If federal regulators allow freight companies to set the price of admission, it could throw a wrench in Amtrak’s growth, as well as President Biden’s climate plans. “We know we need to reduce dependency on automobiles,” said Kevin DeGood, director of infrastructure policy at the Center for American Progress. “An adverse ruling could make it substantially more expensive for Amtrak to expand their service.”
Smith said resuming passenger rail service will also improve the Gulf Coast’s ability to respond to hurricanes. He described the days surrounding Hurricane Katrina: As Mayor of Meridian and an Amtrak board member, he’d helped devise a plan to send trains to New Orleans to evacuate residents. But, according to Smith, the Mayor Ray Nagin of New Orleans declined the offer, and an 800-seat train left the city mostly empty. (Testifying before Congress, Nagin said Amtrak told the city no trains were available at the time.) Still, Smith said that shows “any route coming out of cities along the Gulf that are threatened can serve as a lifeline to move people out.”
In January 2021, following a year of negotiations, Amtrak said it had ceased bargaining with CSX and Norfolk Southern, after the railroad operators called for more studies on how rail service would affect traffic through Mobile’s port. In Amtrak’s view, there’d been enough studies, and it took its case to the Surface Transportation Board, the federal agency that resolves disputes in the rail industry. “Amtrak hasn’t been sitting down,” CSX spokesperson Cindy Schild said. “They’ve decided to make a case out of this.”
This marks the first time the board will settle such an argument. As a recent Congressional research report put it, “Amtrak’s network has seen little change in recent decades, so this power has been rarely exercised.” The ruling will likely serve as guidance for future clashes. In comments the U.S. Department of Transportation submitted to the board last December, representatives urged the regulators to uphold Amtrak’s right to the rails. Since the case is central to the Biden administration’s goals to expand rail, they wrote, “it is important to set a precedent in this case that vindicates the governing statute.”
The hearings began in February, stretching over several weeks, and took a break after ten days. They’ve drawn interest from elected officials in Wisconsin and Pennsylvania concerned about the consequences. “A bad decision in this case could make it impossible to bring passenger rail to Madison,” said Satya Rhodes-Conway, the mayor of Madison, Wisconsin, where the closest station is 30 miles away. “This discourages travelers from using rail and increases individual automobile use at a time when the nation and our city are working diligently to reduce greenhouse gas emissions.”

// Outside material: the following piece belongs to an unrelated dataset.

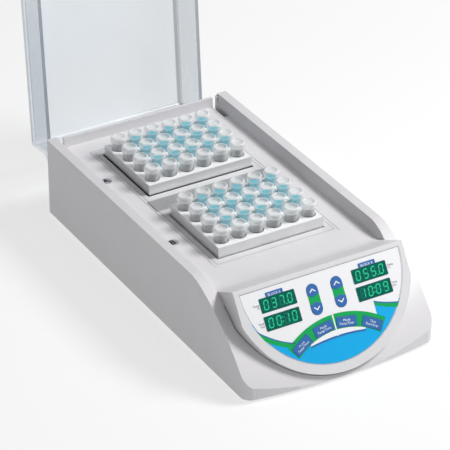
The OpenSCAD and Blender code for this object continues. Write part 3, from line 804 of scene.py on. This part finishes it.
SEGMENTS = {"0": "abcdef", "1": "bc", "3": "abgcd", "5": "afgcd", "7": "abc", "9": "abcdfg"}
DIGIT_W, DIGIT_H, DIGIT_PITCH, STROKE, LEAN = 3.5, 6.9, 6.9, 0.95, 0.10


def digit_bars(cx, cy):
    """Seven hexagonal bars of a leaning digit, keyed a to g, with v measured downwards."""
    def bar(x0, y0, x1, y1):
        length = math.hypot(x1 - x0, y1 - y0)
        ux, uy = (x1 - x0) / length, (y1 - y0) / length
        px, py = -uy * STROKE / 2, ux * STROKE / 2
        tip, shoulder = STROKE * 0.55 * 0.35, STROKE * 0.55
        pts = [(x0 + ux * tip, y0 + uy * tip), (x0 + ux * shoulder + px, y0 + uy * shoulder + py),
               (x1 - ux * shoulder + px, y1 - uy * shoulder + py), (x1 - ux * tip, y1 - uy * tip),
               (x1 - ux * shoulder - px, y1 - uy * shoulder - py),
               (x0 + ux * shoulder - px, y0 + uy * shoulder - py)]
        return [(cx + x - LEAN * y, cy + y) for x, y in pts]

    a, b = DIGIT_W / 2, DIGIT_H / 2
    return {"a": bar(-a, -b, a, -b), "b": bar(a, -b, a, 0), "c": bar(a, 0, a, b), "d": bar(-a, b, a, b),
            "e": bar(-a, 0, -a, b), "f": bar(-a, -b, -a, 0), "g": bar(-a, 0, a, 0)}


def display(side, row, digits):
    """Window, frame, lit digits and faint unlit bars; the upper row has a point, the lower a colon."""
    name = "display_%s_%s" % (side, row)
    u, v = SIDES[side] * DISPLAY_X, DISPLAY_ROWS[row]
    ink(name + "_frame", [rounded(u, v, 31.2, 11.4, 0.9)], BAND + HALF_STEP, "dark_ink")
    ink(name + "_window", [rounded(u, v, 30.6, 10.8, 0.7)], LINE, "window")
    lit, dark = [], []
    for i, digit in enumerate(digits):
        for letter, outline in digit_bars(u + (i - 1.5) * DIGIT_PITCH, v).items():
            (lit if letter in SEGMENTS[digit] else dark).append(outline)
    if row == "upper":
        lit.append(rounded(u + 0.5 * DIGIT_PITCH + 3.3, v + 3.5, 0.95, 0.95, 0.3))
    else:
        for dv in (-1.6, 1.6):
            lit.append(rounded(u - LEAN * dv, v + dv, 1.0, 1.0, 0.3))
    ink(name + "_digits", lit, TOP + HALF_STEP / 2, "segment_on")
    ink(name + "_ghosts", dark, TOP, "segment_off")


display("left", "upper", "0370")
display("left", "lower", "0010")
display("right", "upper", "0550")
display("right", "lower", "1009")

# ---------------------------------------------------------------- key legends

KEY_TOP = 0.25
CHEVRON_W, CHEVRON_H, CHEVRON_T = 5.6, 2.6, 1.0


def chevron(cx, cy, way):
    """Two strokes that point up for way -1 and down for +1."""
    point, base = cy + way * CHEVRON_H / 2, cy - way * CHEVRON_H / 2
    inner = point - way * CHEVRON_T * 1.25
    notch = CHEVRON_T * 0.55
    left, right = cx - CHEVRON_W / 2, cx + CHEVRON_W / 2
    return [[(left, base), (cx, point), (cx, inner), (left + notch, base - way * notch)],
            [(cx, point), (right, base), (right - notch, base - way * notch), (cx, inner)]]


for side, s in SIDES.items():
    for way, name, v in ((-1, "up", 16.3), (1, "down", 31.1)):
        ink("legend_%s_%s" % (side, name), chevron(s * ARROW_X, v, way), KEY_TOP, "white_ink",
            "key_%s_%s" % (side, name))

LEGENDS = ("Front\nTemp/Time", "Mode\nTemp/Time", "Mode\nTemp/Time", "Time\nStart/Stop")
for key_node, angle, text in zip(SOFT_KEYS, SOFT_ANGLES, LEGENDS):
    u, v = soft_centre(angle)
    words(key_node.replace("key", "legend"), text, 2.7, "white_ink", key_node, on_face,
          u, v + 0.1, KEY_TOP, turn=math.radians(angle), slant=0.18)

# ---------------------------------------------------------------- deck labels and painted shadows of the trim seams

LABEL_X, LABEL_TOP, LETTER = -67.0, 61.64, 8.2

for (side, y), letter in zip(BLOCK_MIDS.items(), "AB"):
    words("label_" + side, letter, LETTER, "black_ink", "chassis", on_deck, LABEL_X, -(y + DATUM_Y),
          LABEL_TOP, fat=0.035)


def trim_line(name, width, length, corner, line, z):
    """A thin closed line of painted shadow along the inside of a round-cornered rectangle round both wells.
    """
    mid = -(TRIM_MID + DATUM_Y)
    outer = rounded(0, mid, width, length, corner)
    inner = rounded(0, mid, width - 2 * line, length - 2 * line, corner - line)
    quads = [[outer[i - 1], outer[i], inner[i], inner[i - 1]] for i in range(len(outer))]
    ink(name, quads, z, "seam", place=on_deck)


trim_line("trim_seam_shadow", 114.0, 210.0, 1.5, 1.2, 61.3)
trim_line("trim_groove_shadow", 106.8, 202.8, 1.0, 0.35, 61.53)

# ---------------------------------------------------------------- tubes


def lathe(bm, centre, profile, steps=28):
    """A shell of revolution about +Z through centre, from [(r, z), ...] in millimetres."""
    turns = [2 * math.pi * i / steps for i in range(steps)]
    rings = []
    for r, z in profile:
        if r == 0:
            rings.append([bm.verts.new(centre + Vector((0, 0, z)) * MM)])
        else:
            rings.append([bm.verts.new(centre + Vector((r * math.cos(a), r * math.sin(a), z)) * MM)
                          for a in turns])
    for a, b in zip(rings, rings[1:]):
        for i in range(steps):
            j = (i + 1) % steps
            if len(a) == 1:
                bm.faces.new((a[0], b[j], b[i]))
            elif len(b) == 1:
                bm.faces.new((a[i], a[j], b[0]))
            else:
                bm.faces.new((a[i], a[j], b[j], b[i]))


def arc(start, stop, cx, cz, r, steps):
    """Points on a circle from start to stop degrees."""
    turns = [math.radians(start + (stop - start) * i / steps) for i in range(steps + 1)]
    return [(cx + r * math.cos(a), cz + r * math.sin(a)) for a in turns]


# Heights count from the tube's seat on the block's top
SEAT_Z = 70.5
TUBE_WALL = [(0, -27.3), (1.2, -27.2), (1.9, -26.7), (3.4, -20.3), (5.25, -13.2), (5.3, -12.4), (5.3, 5.6),
             (6.1, 5.9), (6.2, 6.2), (6.2, 7.0), (5.0, 7.1), (4.5, 6.4), (4.45, -13.0), (1.3, -26.3),
             (0, -26.4)]
CAP = ([(4.6, 7.25), (6.45, 7.25)] + arc(-45, 0, 6.15, 7.65, 0.45, 2) + [(6.6, 10.0)]
       + arc(0, 80, 4.9, 10.2, 1.7, 5) + [(4.7, 11.85), (4.1, 11.2), (3.6, 10.75), (1.2, 10.6), (0, 10.6)])
STRAP_X, STRAP_Y, STRAP_Z = (-1.7, 1.7), (6.2, 7.1), (7.0, 10.8)
BOX_FACES = ((0, 1, 3, 2), (4, 6, 7, 5), (0, 4, 5, 1), (2, 3, 7, 6), (0, 2, 6, 4), (1, 5, 7, 3))


def cap_strap(bm, centre):
    """The hinge strap at the back of a cap."""
    verts = [bm.verts.new(centre + Vector((x, y, z)) * MM) for x in STRAP_X for y in STRAP_Y for z in STRAP_Z]
    for corners in BOX_FACES:
        bm.faces.new([verts[k] for k in corners])


def tube_group(node, mid_y):
    """All the tubes of a block, as one object of walls and one of caps."""
    walls, caps = bmesh.new(), bmesh.new()
    for column in range(WELL_COLUMNS):
        for row in range(WELL_ROWS):
            x = (column - (WELL_COLUMNS - 1) / 2) * WELL_PITCH_X
            y = mid_y + DATUM_Y + (row - (WELL_ROWS - 1) / 2) * WELL_PITCH_Y
            centre = Vector((x, y, SEAT_Z)) * MM
            lathe(walls, centre, TUBE_WALL)
            lathe(caps, centre, CAP)
            cap_strap(caps, centre)
    for bm, suffix, key in ((walls, "_walls", "tube"), (caps, "_caps", "cap")):
        bmesh.ops.recalc_face_normals(bm, faces=bm.faces)
        mesh = bpy.data.meshes.new(node + suffix)
        bm.to_mesh(mesh)
        bm.free()
        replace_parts(add(node + suffix, mesh, key, node, math.radians(50.0)), node)


for side, mid_y in BLOCK_MIDS.items():
    tube_group("tubes_" + side, mid_y)

# ---------------------------------------------------------------- floor, light, view


LAMP_AIM = Vector((0, 0, 0.05))


def floor():
    mesh = bpy.data.meshes.new("floor")
    bm = bmesh.new()
    half, steps = 6.0, 8
    ticks = [-half + 2 * half * i / steps for i in range(steps + 1)]
    grid = [[bm.verts.new((x, y, 0)) for x in ticks] for y in ticks]
    for j in range(steps):
        for i in range(steps):
            bm.faces.new((grid[j][i], grid[j][i + 1], grid[j + 1][i + 1], grid[j + 1][i]))
    bm.to_mesh(mesh)
    bm.free()
    o = bpy.data.objects.new("floor", mesh)
    scene.collection.objects.link(o)
    s = Surface("floor_paper", (0.30, 0.30, 0.30), 0.9)
    s.vary_color(s.noise(3.0, 2.0), (0.29, 0.29, 0.295), 0.4, 0.7, 0.8)
    s.glow((1.0, 1.0, 1.0), 0.67)
    o.data.materials.append(s.mat)


def lamp(name, where, size, power):
    """A square lamp that looks at the object."""
    data = bpy.data.lights.new(name, "AREA")
    data.shape = "SQUARE"
    data.size = size
    data.energy = power
    o = bpy.data.objects.new(name, data)
    scene.collection.objects.link(o)
    o.location = where
    o.rotation_euler = (LAMP_AIM - o.location).to_track_quat("-Z", "Y").to_euler()


floor()
lamp("key", (0.95, -0.5, 1.25), 0.5, 23.5)
lamp("top", (0.1, -0.5, 2.2), 1.6, 9.0)
world = bpy.data.worlds.new("studio")
scene.world = world
world.use_nodes = True
sky = world.node_tree.nodes["Background"].inputs
sky["Color"].default_value = (1.0, 1.0, 1.0, 1.0)
sky["Strength"].default_value = 0.13
scene.view_settings.view_transform = "Standard"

Politicians from Louisiana and Mississippi see the return of rail as a boon to tourism in a region of beaches, casinos, and Mardi Gras, while lawmakers in Alabama tend to share the freight companies’ concerns. “I do not believe that this is the right time to voluntarily introduce dynamics that threaten to add to a serious supply chain [crisis],” said Alabama state representative Mac McCutcheon in his testimony to the Surface Transportation Board in February.
Marc Magliari, an Amtrak spokesperson who set up the Twitch livestream in Bay St. Louis, doesn’t expect the transportation board to reach a decision before the end of the month. In the meantime, Magliari promised more livestreams of “very busy” tracks to come, but declined to say where they’ll go next, in the interest of keeping railroad companies unaware of his next move. “It’s possible they could manipulate the traffic, knowing we’re there,” he said.
*Clarification: This story has been updated to clarify that the CSX spokesperson was referring to the process through which Amtrak sets up service.